**Work instructions:**
Please set down exactly the lines of the listing below from the line containing "obj.parent = empty" through the line containing "THREAD_SIDES = 5", both lines included, leaving out all other lines.

**Input rows:**

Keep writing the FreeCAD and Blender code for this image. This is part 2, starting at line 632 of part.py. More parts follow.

==

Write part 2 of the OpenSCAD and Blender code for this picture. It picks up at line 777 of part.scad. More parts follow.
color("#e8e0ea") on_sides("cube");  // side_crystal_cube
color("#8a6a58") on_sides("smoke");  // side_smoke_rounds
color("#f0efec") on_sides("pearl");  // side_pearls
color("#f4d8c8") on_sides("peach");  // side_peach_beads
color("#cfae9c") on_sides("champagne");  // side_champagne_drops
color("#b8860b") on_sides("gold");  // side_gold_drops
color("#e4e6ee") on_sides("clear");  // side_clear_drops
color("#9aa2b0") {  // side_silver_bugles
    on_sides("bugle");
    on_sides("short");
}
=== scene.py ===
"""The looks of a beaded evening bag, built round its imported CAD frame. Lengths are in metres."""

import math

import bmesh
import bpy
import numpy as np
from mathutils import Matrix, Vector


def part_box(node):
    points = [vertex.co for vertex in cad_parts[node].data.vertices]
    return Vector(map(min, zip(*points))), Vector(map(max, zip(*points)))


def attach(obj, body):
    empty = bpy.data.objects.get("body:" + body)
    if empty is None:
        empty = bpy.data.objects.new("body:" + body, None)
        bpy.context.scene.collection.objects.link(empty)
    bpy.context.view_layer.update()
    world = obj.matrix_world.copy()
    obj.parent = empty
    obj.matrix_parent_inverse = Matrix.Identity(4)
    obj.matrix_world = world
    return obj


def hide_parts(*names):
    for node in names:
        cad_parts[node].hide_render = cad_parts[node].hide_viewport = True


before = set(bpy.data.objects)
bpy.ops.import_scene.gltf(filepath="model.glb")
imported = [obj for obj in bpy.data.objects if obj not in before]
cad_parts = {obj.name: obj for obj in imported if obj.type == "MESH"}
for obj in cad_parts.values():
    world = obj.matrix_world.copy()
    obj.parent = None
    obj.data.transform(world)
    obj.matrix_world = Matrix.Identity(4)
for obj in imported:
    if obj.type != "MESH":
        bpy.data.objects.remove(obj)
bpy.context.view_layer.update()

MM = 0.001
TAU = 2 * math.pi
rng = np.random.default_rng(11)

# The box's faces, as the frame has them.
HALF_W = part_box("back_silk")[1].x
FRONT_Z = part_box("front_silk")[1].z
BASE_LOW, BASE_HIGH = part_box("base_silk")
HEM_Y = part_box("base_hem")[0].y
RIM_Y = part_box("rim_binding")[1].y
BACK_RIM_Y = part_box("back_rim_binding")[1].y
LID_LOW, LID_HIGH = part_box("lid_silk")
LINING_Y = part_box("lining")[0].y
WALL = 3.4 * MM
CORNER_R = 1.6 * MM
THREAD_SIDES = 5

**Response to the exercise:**
    obj.parent = empty
    obj.matrix_parent_inverse = Matrix.Identity(4)
    obj.matrix_world = world
    return obj


def hide_parts(*names):
    for node in names:
        cad_parts[node].hide_render = cad_parts[node].hide_viewport = True


before = set(bpy.data.objects)
bpy.ops.import_scene.gltf(filepath="model.glb")
imported = [obj for obj in bpy.data.objects if obj not in before]
cad_parts = {obj.name: obj for obj in imported if obj.type == "MESH"}
for obj in cad_parts.values():
    world = obj.matrix_world.copy()
    obj.parent = None
    obj.data.transform(world)
    obj.matrix_world = Matrix.Identity(4)
for obj in imported:
    if obj.type != "MESH":
        bpy.data.objects.remove(obj)
bpy.context.view_layer.update()

MM = 0.001
TAU = 2 * math.pi
rng = np.random.default_rng(11)

# The box's faces, as the frame has them.
HALF_W = part_box("back_silk")[1].x
FRONT_Z = part_box("front_silk")[1].z
BASE_LOW, BASE_HIGH = part_box("base_silk")
HEM_Y = part_box("base_hem")[0].y
RIM_Y = part_box("rim_binding")[1].y
BACK_RIM_Y = part_box("back_rim_binding")[1].y
LID_LOW, LID_HIGH = part_box("lid_silk")
LINING_Y = part_box("lining")[0].y
WALL = 3.4 * MM
CORNER_R = 1.6 * MM
THREAD_SIDES = 5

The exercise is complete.